Retailers will need to have sufficient inventory to deal with the sudden surge in demand, while manufacturers should be ready to re-open at full capacity. Consumers will have pent up “spending energy” and a long list of items that they need to buy.
Create new sales channels
The C19 crisis has highlighted the importance of multiple sales channels. Businesses offering online sales, home delivery and takeaway services have been able to continue operations, while less flexible business have had to close their doors.
Making additional sales channels available will continue to be important in our new C19 world. Many consumers won’t want to leave their homes to make basic purchases and will prefer to have them delivered. Restaurants, beauty salons, and other service business may find that customers prefer takeaways or home delivery or home services. Consider offering your products and services in a wider variety of configurations.
It is also be a good time for small businesses to rethink their business models and take advantage of market opportunities that may emerge as a result of the present times, without a significant increase in costs.
. Prioritise the safety of your customers
Consumers will prefer to visit businesses which have the appropriate safety and health precautions in place. These include:
• Hand washing facilities
• Bottles of hand sanitiser for employees and customers to use
• Plastic gloves, face masks, paper towels for employees
• Barriers to protect staff and customers
• Signage to remind people of good hygiene practices
Having these elements in place will make your business seem like a safe place, encouraging customers to return. Though this comes at an additional cost, it should deliver a competitive advantage against businesses which do not implement these types of strategies.
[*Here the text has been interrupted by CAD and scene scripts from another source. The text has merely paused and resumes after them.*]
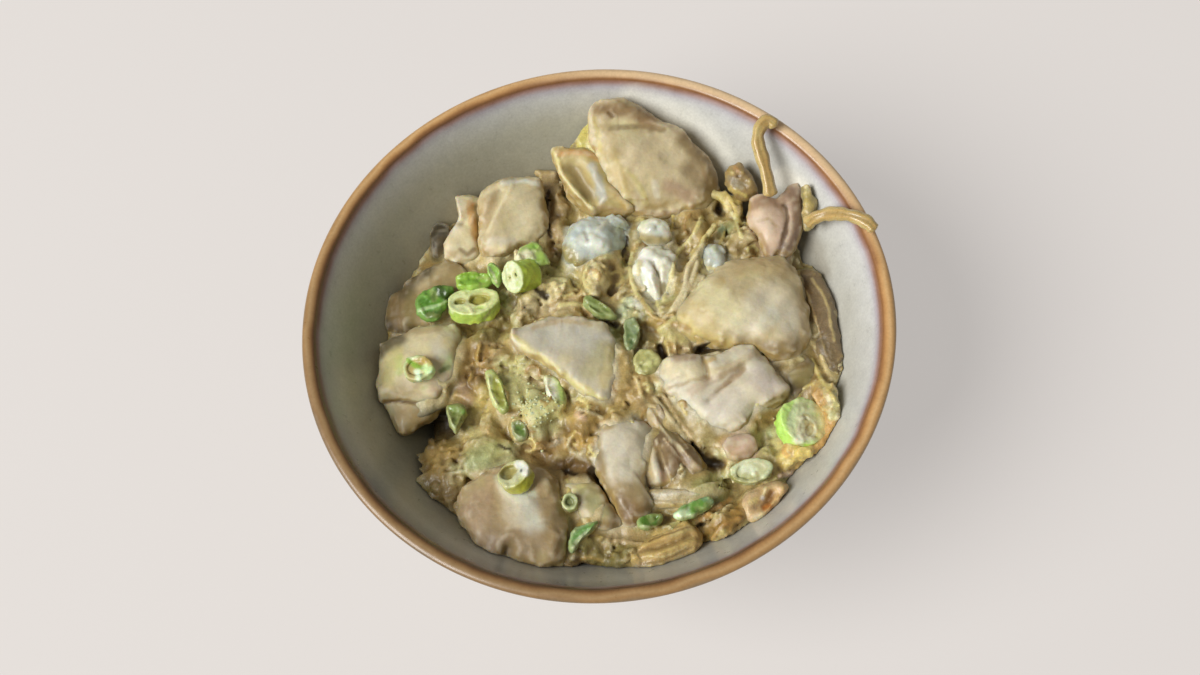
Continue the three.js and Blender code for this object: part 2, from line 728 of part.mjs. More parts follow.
function addFood(group, name, solidAt, colour, roughness, room) {
  const whole = room ? solidAt(0).intersect(room) : solidAt(0);
  addMesh(group, name, clearOfEarlier(whole, name), colour, roughness);
  cutters.push(solidAt(GAP));
}

function groupOf(pieces, solidAt, colourOf, roughness, room) {
  const group = new THREE.Group();
  for (const [name, piece] of Object.entries(pieces)) {
    addFood(group, name, (grow) => solidAt(piece, grow), colourOf(name), roughness, room);
  }
  return group;
}

const cavity = cavitySolid();
const dish = new THREE.Group();
addMesh(dish, "bowl", bowlSolid(), COLOURS.glaze, 0.35);
addFood(dish, "egg_bed", bedWithCurds, COLOURS.egg, 0.45);
const meatColour = (name) => (PINK_PIECES.includes(name) ? COLOURS.pinkMeat : COLOURS.chicken);
dish.add(groupOf(CHICKEN, lumpSolid, meatColour, 0.45, cavity));
dish.add(groupOf(EGG_WHITE, lumpSolid, () => COLOURS.eggWhite, 0.3, cavity));
dish.add(groupOf(EGG_FOLDS, lumpSolid, () => COLOURS.egg, 0.4, cavity));
dish.add(groupOf(RINGS, ringSolid, () => COLOURS.onionPale, 0.4, cavity));
dish.add(groupOf(LEAVES, lumpSolid, () => COLOURS.onionGreen, 0.4, cavity));
dish.add(groupOf(STRANDS, strandSolid, () => COLOURS.strand, 0.35));

export default dish;
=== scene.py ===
"""A stoneware bowl of simmered chicken and egg, dressed around its solids.

Shapes are worked out in millimetres in the frame's axes and become metres when a mesh is made. The surface of
each food is the zero level of a field of distances on a regular grid, in which lumps, curds and threads
blend. A pixel is a place on the photograph, across and down from its upper left corner."""

import itertools
import math

import bpy
import numpy as np
from mathutils import Euler, Matrix, Vector


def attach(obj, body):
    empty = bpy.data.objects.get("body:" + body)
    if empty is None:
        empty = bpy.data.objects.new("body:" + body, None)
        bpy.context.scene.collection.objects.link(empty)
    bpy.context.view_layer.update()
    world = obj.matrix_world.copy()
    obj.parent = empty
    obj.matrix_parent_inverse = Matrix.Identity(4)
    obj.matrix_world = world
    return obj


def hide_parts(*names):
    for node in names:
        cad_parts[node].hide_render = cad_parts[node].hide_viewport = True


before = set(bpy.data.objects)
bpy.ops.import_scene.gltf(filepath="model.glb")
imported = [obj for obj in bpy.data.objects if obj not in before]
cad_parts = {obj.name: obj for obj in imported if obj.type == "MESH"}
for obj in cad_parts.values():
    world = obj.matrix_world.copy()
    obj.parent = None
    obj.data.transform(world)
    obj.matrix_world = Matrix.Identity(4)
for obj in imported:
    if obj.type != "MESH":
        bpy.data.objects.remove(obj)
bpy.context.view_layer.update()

MM = 0.001

# Edges of the grid cells, in millimetres
BED_STEP = 0.56
MEAT_STEP = 0.5
WHITE_STEP = 0.4
FOLD_STEP = 0.36
SMALL_STEP = 0.28

# Driving dimensions of the bowl, in millimetres
RIM_RADIUS = 82.5
RIM_HEIGHT = 64
WALL = 3.6
BASE_THICKNESS = 5
FLOOR_HEIGHT = 8
FOOT_OUTER_RADIUS = 35
FOOT_INNER_RADIUS = 31
FOOT_RECESS = 2.6
BOWL_CURVE = 0.38
LIP_DROP = 0.8
INNER_RADIUS = RIM_RADIUS - WALL
BOWL_SEGMENTS = 288
BOWL_STEPS = 90
LIP_STEPS = 14

# Driving dimensions of the egg bed and of the blend between lumps, in millimetres
GAP = 0.4
LEVEL_AT_WALL = 40.5
LEVEL_TILT = (0.05, -0.045)
BED_CROWN = 5.5
BED_CROWN_RADIUS = 68
BED_RIPPLE = 0.9
BED_BOX = ((-79, -79, 6.5), (79, 79, 61))
WALL_CLEARANCE = 0.25
LOBE_BLEND = 2.6

# Driving dimensions of the strands of onion, in millimetres
STRAND_HALF_WIDTH = 1.85
STRAND_HALF_DEPTH = 1.2
STRAND_SIDES = 28

# How many small things are scattered on the bed
SMALL_CURDS = 420
SCATTERED_CRUMBS = 380
LOOSE_THREADS = 260

# The photograph's viewpoint, in pixels, degrees and millimetres
PHOTO_WIDTH = 1200
PHOTO_HEIGHT = 675
VIEW_ELEVATION = math.radians(64.21)
VIEW_ROLL = math.radians(-5.712)
VIEW_FOCAL_PIXELS = 1522.97
VIEW_TARGET = Vector((0.161, -7.658, RIM_HEIGHT))
VIEW_DISTANCE = 420
SENSOR_WIDTH = 36

# The studio's lights, in metres and watts, and how much of the palette's light the food gives back
KEY_DIRECTION = (-0.77, -0.3, 0.74)
KEY_DISTANCE = 4.0
KEY_SIZE = 2.8
KEY_POWER = 205
WORLD_LIGHT = 0.24
FLOOR_GLOW = 0.56
FOOD_SHADE = 0.86

view_back = Vector((0, -math.cos(VIEW_ELEVATION), math.sin(VIEW_ELEVATION)))
view_right = Matrix.Rotation(VIEW_ROLL, 3, view_back) @ Vector((1, 0, 0))
view_up = view_back.cross(view_right)
view_eye = VIEW_TARGET + view_back * VIEW_DISTANCE


def on_plane(pixels, height, slope=(0, 0), origin=(0, 0)):
    """The points where the rays of pixels meet the plane z = height + slope . (x - x0, y - y0)."""
    pixels = np.atleast_2d(np.asarray(pixels, float))
    eye, back, right, up = (np.array(v) for v in (view_eye, view_back, view_right, view_up))
    rays = (pixels[:, :1] - PHOTO_WIDTH / 2) * right + (PHOTO_HEIGHT / 2 - pixels[:, 1:]) * up
    rays = rays - VIEW_FOCAL_PIXELS * back
    above = eye[2] - height - slope[0] * (eye[0] - origin[0]) - slope[1] * (eye[1] - origin[1])
    fall = slope[0] * rays[:, 0] + slope[1] * rays[:, 1] - rays[:, 2]
    return eye + rays * (above / fall)[:, None]


# Random values

LATTICE = np.random.default_rng(11).uniform(-1, 1, 1 << 16).astype(np.float32)
PRIMES = (73856093, 19349663, 83492791)


def hashed(cells):
    """A lattice value's place for each cell of whole numbers."""
    x, y, z = np.moveaxis(cells, -1, 0)
    return x * PRIMES[0] ^ y * PRIMES[1] ^ z * PRIMES[2]


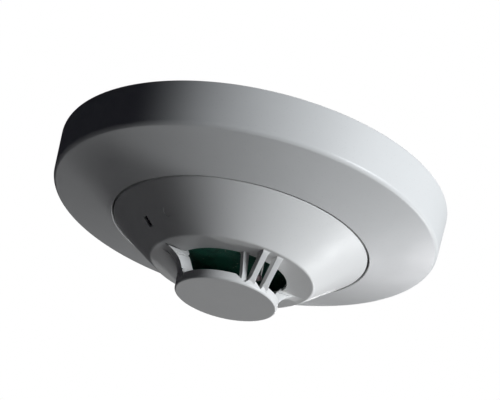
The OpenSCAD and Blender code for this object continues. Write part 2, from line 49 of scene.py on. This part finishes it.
def newMaterial(name):
    material = bpy.data.materials.new(name)
    material.use_nodes = True
    tree = material.node_tree
    shader = tree.nodes["Principled BSDF"]
    return material, tree, shader


def objectPlace(tree, stretch=(1, 1, 1)):
    place = tree.nodes.new("ShaderNodeTexCoord")
    mapping = tree.nodes.new("ShaderNodeMapping")
    mapping.inputs["Scale"].default_value = stretch
    tree.links.new(place.outputs["Object"], mapping.inputs["Vector"])
    return mapping.outputs["Vector"]


def noiseOn(tree, place, size, detail=3, rough=0.55):
    noise = tree.nodes.new("ShaderNodeTexNoise")
    noise.inputs["Scale"].default_value = 1 / size
    noise.inputs["Detail"].default_value = detail
    noise.inputs["Roughness"].default_value = rough
    tree.links.new(place, noise.inputs["Vector"])
    return noise.outputs["Fac"]


def cellsOn(tree, place, size, feature="F1", output="Distance", metric="EUCLIDEAN"):
    cells = tree.nodes.new("ShaderNodeTexVoronoi")
    cells.feature = feature
    if feature != "DISTANCE_TO_EDGE":
        cells.distance = metric
    cells.inputs["Scale"].default_value = 1 / size
    tree.links.new(place, cells.inputs["Vector"])
    return cells.outputs[output]


def spread(tree, value, low, high, fromLow=0.3, fromHigh=0.7):
    ranged = tree.nodes.new("ShaderNodeMapRange")
    ranged.inputs["From Min"].default_value = fromLow
    ranged.inputs["From Max"].default_value = fromHigh
    ranged.inputs["To Min"].default_value = low
    ranged.inputs["To Max"].default_value = high
    tree.links.new(value, ranged.inputs["Value"])
    return ranged.outputs["Result"]


def blendColours(tree, amount, first, second):
    mix = tree.nodes.new("ShaderNodeMix")
    mix.data_type = "RGBA"
    tree.links.new(amount, mix.inputs["Factor"])
    for socket, colour in ((mix.inputs["A"], first), (mix.inputs["B"], second)):
        if isinstance(colour, tuple):
            socket.default_value = (*colour, 1)
        else:
            tree.links.new(colour, socket)
    return mix.outputs["Result"]


def addUp(tree, first, second, how="ADD", factor=None):
    node = tree.nodes.new("ShaderNodeMath")
    node.operation = how
    for index, value in enumerate((first, second, factor)):
        if value is None:
            continue
        if isinstance(value, (int, float)):
            node.inputs[index].default_value = value
        else:
            tree.links.new(value, node.inputs[index])
    return node.outputs["Value"]


def bumpOn(tree, height, depth, strength, shader):
    bump = tree.nodes.new("ShaderNodeBump")
    bump.inputs["Distance"].default_value = depth
    bump.inputs["Strength"].default_value = strength
    tree.links.new(height, bump.inputs["Height"])
    tree.links.new(bump.outputs["Normal"], shader.inputs["Normal"])


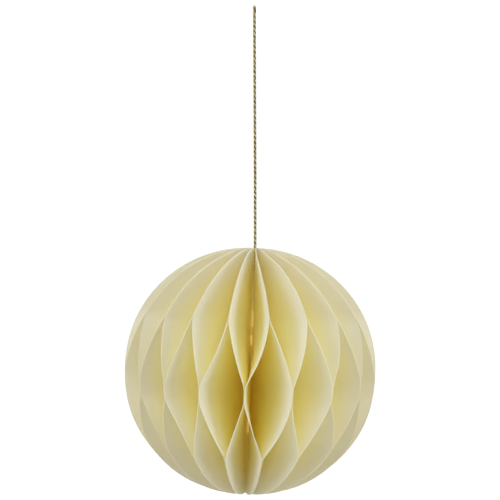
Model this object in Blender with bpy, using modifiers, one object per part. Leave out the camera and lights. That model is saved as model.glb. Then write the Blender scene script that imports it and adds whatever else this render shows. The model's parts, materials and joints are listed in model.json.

Evaluate short-term liquidity
The decline in economic activity caused by COVID-19 means that most small businesses will have reduced liquidity. Many businesses will find themselves in a perilous situation with insufficient cashflows to sustain the business.
To survive this period, your business must maintain strict discipline in terms of how capital is used. Receivables and inventory should be managed carefully and unnecessary expenditure eliminated. Curbing losses and leakages will become imperatives for survival. Failure to do so may mean the business struggles to find sufficient cash to pay bills and continue operations.
Although the coming months may be difficult for many businesses, planning ahead will help you succeed in these difficult times. Like they say, when the going gets tough, the tough gets going.
• Olatunji is the managing director of Arcane Insights Limited.